Simplifier l'accès à la musique classique

Simplifier l’accès à la musique classique est une nécessité et aussi un beau défi, car ce n’est pas simple. Les solutions élaborées par Classissima à ce jour, essentiellement sur 6.000 compositeurs/interprètes, en sont les prémices.

La multiplication des sites internet consacrés à la musique classique ou à l’opéra est plutôt encourageante. Elle témoigne d’un dynamisme qui contredit l’idée reçue que le classique est « has been ». Malgré toutes les difficultés qu’ils peuvent rencontrer pour se maintenir, les groupes de discussion discutent, les médias médiatisent, les blogueurs bloguent, les vendeurs vendent. En lançant classissima.com, en refusant d’être le nième forum, le nième marchand, nous étions dans l’obligation d’adopter un positionnement très différent. L’idée de simplifier l’accès à la musique classique s’est imposée assez naturellement, d’autant plus qu’il y a matière à innover.

Pourquoi la musique classique semble-t-elle hermétique à beaucoup de gens ? Certainement pas à cause de ses formes ou des instruments qu’elle adopte, auquel cas aucun publicitaire n’utiliserait la Valse n°2 de Shostakovich pour la promotion d’un assureur, et Walt Disney n’aurait pas produit Fantasia. Une histoire de codes qu’elle véhicule ? Le port du smoking n’est pas obligatoire pour assister aux Folles Journées de Nantes et quelques artistes taquinent du violon en jean et baskets sans altérer leur virtuosité.

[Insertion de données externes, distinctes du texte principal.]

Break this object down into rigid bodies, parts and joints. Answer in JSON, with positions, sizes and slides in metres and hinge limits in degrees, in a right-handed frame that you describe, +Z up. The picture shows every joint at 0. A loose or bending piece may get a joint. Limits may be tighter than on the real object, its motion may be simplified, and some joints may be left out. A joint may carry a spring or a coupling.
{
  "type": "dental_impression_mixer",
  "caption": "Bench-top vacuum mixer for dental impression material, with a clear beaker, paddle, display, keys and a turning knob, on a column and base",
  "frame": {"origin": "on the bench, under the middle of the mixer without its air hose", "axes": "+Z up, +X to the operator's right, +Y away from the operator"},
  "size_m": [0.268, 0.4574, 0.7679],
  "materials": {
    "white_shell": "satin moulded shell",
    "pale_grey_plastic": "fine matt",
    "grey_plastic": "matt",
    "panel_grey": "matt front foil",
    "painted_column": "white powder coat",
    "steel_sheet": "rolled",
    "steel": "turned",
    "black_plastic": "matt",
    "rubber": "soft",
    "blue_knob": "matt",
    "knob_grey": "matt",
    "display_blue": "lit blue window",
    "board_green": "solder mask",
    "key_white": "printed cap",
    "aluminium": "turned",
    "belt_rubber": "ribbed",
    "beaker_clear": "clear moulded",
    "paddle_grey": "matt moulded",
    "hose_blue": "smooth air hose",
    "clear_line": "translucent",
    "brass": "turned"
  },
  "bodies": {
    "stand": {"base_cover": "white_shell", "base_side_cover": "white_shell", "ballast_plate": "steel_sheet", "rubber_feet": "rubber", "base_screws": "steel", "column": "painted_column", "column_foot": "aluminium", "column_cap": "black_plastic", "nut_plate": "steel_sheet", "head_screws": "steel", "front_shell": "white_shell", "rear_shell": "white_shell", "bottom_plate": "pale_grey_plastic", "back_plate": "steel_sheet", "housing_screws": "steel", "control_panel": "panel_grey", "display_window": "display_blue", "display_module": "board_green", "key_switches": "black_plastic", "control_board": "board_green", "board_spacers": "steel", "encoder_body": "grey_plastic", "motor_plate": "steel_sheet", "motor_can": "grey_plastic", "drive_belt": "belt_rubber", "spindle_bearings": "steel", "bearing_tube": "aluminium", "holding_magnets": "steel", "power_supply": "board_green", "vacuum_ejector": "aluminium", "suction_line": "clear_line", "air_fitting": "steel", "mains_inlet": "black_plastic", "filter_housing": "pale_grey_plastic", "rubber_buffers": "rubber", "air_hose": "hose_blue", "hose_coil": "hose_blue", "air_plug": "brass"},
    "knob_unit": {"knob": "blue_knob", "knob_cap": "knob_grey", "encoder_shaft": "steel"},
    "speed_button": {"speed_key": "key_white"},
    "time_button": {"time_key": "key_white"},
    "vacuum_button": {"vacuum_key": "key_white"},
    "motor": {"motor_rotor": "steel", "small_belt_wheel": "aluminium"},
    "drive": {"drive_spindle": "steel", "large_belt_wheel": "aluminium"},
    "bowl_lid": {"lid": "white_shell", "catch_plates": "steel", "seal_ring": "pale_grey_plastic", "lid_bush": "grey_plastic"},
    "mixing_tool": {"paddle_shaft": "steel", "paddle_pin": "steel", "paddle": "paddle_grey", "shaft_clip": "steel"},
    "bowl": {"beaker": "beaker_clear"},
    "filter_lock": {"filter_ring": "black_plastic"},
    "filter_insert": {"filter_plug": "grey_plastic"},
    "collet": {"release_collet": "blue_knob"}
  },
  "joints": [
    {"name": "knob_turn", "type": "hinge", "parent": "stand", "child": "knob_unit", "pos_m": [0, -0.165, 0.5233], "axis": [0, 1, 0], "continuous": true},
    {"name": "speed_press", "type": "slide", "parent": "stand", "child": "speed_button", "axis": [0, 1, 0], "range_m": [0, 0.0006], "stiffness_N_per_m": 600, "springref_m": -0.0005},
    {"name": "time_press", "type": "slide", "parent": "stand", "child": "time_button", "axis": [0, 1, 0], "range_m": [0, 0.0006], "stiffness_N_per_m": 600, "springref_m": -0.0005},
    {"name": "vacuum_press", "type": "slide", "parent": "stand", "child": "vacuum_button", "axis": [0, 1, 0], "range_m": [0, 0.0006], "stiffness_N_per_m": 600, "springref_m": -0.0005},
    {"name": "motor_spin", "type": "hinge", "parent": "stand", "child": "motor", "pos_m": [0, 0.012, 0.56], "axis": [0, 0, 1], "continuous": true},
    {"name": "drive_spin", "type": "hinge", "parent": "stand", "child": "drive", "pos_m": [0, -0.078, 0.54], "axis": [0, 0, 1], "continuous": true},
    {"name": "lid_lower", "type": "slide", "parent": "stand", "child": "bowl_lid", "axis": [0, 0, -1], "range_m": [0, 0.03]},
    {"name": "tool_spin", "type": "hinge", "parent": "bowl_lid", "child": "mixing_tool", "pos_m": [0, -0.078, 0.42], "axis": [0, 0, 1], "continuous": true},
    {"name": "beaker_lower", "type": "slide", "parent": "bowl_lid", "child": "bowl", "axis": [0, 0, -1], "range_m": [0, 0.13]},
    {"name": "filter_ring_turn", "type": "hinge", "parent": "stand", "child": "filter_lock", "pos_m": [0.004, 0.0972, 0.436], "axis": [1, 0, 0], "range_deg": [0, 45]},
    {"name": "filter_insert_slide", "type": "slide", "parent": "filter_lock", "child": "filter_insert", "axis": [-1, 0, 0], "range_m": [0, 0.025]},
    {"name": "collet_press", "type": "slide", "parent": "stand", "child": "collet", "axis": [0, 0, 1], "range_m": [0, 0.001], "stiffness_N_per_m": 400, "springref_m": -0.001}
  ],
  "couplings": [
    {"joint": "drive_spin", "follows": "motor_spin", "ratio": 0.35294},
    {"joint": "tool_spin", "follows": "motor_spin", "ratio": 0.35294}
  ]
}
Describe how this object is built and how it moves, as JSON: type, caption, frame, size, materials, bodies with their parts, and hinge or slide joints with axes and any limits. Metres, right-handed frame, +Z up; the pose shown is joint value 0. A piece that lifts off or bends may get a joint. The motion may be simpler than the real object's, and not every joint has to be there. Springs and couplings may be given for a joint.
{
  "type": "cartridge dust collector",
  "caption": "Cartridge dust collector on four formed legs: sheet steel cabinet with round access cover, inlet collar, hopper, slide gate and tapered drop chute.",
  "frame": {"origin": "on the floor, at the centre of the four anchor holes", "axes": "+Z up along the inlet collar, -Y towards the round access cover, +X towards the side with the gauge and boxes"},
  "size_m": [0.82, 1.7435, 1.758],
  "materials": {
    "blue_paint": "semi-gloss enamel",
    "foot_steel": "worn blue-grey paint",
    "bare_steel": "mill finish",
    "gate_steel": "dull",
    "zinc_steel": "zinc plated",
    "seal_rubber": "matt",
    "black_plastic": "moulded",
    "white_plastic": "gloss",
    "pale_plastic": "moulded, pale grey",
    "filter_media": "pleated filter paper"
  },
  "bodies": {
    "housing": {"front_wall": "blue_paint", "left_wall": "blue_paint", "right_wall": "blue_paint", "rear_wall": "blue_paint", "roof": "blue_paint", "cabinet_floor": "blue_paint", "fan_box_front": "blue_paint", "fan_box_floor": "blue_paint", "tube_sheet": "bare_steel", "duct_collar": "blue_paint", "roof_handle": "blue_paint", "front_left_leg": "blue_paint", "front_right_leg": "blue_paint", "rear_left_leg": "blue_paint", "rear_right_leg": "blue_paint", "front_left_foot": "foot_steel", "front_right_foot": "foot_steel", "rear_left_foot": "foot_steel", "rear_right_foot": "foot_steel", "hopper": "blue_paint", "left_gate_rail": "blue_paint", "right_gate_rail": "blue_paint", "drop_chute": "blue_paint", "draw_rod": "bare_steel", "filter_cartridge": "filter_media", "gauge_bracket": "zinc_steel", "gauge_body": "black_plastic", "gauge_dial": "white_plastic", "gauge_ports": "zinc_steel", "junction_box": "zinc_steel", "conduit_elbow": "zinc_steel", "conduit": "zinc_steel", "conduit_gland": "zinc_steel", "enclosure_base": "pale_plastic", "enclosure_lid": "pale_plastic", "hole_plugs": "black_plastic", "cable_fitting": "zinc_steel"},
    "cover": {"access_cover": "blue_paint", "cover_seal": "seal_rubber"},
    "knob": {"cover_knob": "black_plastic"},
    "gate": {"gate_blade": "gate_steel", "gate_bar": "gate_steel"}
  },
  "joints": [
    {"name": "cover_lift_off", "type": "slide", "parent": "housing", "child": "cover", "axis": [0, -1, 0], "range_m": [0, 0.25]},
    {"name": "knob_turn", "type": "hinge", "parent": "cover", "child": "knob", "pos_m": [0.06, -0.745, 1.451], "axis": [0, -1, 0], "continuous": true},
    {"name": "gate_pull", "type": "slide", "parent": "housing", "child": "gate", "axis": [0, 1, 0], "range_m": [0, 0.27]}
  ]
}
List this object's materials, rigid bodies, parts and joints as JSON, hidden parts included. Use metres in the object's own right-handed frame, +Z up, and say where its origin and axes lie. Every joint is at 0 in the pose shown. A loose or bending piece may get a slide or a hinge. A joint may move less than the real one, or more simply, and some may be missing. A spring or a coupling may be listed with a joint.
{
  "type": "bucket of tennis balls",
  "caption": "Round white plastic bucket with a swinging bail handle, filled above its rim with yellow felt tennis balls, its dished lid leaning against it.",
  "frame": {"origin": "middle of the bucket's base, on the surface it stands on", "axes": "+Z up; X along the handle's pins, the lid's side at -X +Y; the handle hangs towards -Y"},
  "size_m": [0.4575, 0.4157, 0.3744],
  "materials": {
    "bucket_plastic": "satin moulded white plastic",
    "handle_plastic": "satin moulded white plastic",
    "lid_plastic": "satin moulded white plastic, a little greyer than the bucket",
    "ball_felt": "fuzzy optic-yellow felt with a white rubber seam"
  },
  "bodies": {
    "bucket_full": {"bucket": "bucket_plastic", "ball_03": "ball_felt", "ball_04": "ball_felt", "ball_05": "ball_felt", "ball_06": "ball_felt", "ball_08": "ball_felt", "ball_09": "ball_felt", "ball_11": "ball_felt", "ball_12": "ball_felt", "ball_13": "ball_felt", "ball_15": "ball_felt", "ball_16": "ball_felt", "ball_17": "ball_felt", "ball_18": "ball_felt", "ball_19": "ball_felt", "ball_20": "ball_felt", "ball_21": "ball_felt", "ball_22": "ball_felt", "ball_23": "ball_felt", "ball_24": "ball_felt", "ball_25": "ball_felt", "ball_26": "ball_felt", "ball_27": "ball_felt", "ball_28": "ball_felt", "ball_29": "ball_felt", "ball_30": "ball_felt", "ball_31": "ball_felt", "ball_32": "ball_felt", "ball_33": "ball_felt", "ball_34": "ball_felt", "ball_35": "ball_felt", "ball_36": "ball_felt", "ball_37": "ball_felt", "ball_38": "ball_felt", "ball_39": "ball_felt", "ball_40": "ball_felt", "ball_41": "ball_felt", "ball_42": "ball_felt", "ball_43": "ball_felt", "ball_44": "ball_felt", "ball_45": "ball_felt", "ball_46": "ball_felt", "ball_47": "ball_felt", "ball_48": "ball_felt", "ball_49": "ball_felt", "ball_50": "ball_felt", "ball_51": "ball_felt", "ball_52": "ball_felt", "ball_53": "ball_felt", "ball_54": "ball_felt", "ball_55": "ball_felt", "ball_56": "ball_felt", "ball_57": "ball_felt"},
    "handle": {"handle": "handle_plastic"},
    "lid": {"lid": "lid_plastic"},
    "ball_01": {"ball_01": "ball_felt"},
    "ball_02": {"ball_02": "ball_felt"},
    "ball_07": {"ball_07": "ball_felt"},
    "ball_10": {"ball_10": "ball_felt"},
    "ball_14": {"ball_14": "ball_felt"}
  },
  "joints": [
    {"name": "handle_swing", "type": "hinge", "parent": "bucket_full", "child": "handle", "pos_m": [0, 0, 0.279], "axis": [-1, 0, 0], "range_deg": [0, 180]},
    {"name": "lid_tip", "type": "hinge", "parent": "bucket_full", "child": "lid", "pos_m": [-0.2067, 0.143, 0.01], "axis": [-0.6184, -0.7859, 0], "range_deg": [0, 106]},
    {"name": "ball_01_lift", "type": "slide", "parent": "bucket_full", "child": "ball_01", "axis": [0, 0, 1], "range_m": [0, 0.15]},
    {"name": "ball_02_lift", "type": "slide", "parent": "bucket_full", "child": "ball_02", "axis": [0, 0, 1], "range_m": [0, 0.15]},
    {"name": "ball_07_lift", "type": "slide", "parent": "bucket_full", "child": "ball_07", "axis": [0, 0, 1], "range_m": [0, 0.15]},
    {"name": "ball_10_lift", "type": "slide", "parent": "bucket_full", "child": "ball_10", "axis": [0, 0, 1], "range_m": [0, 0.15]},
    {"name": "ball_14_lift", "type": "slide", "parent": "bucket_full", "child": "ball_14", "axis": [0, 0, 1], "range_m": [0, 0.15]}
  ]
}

Cet hermétisme est largement imputable à l’immensité de son répertoire et la profusion de ses interprètes. Comment aborder un genre aussi vaste ? Comment poursuivre l’initiation ? Sur la dizaine de milliers de sites que nous avons visités, une toute petite poignée[i] fournit des pistes. Presque tous présupposent qu’on s’y connaît, qu’on fait le distinguo entre un Byrd et un Boulez, comme entre Stokowski et Christie, qu’on sait citer sans aucune hésitation les œuvres­-clés de Dvorák, qu’on peut citer les rôles clés de Raimondi (Ruggiero, pas Gianni) ou de Kožená. Rien de nouveau d’une certaine manière, les médias spécialisés en font de même. Lire un article ou écouter une émission abordant une cantate de Bach est rapidement une épreuve difficile pour le béotien : pas une phrase sans faire référence à tel Gunther Ramin, tel Kuijken, telle Lejneva. Même les mélomanes assidus peuvent décrocher. Il y a donc une sérieuse barrière à l’entrée.

Avec internet, on pourrait croire que les moteurs de recherche faciliteraient l’accès. Mais non, il faut savoir ce qu’on cherche. Précisément. Bartoli ? 75% des résultats de la 1ère page concernent Marion la tenniswoman et un seul de ces résultats est en rapport avec Cécilia. Avec des recherches plus précises, les résultats sont aussi décevants : ici des liens vers des pages en anglais, parce que le web est d’abord américain, là des liens vers des sites dont l’intérêt est douteux. Sur une niche, hors mainstream, l’internaute n’est pas très bien servi.

Simplifier l’accès à la musique classique a donc du sens. Oui mais voilà : comment ?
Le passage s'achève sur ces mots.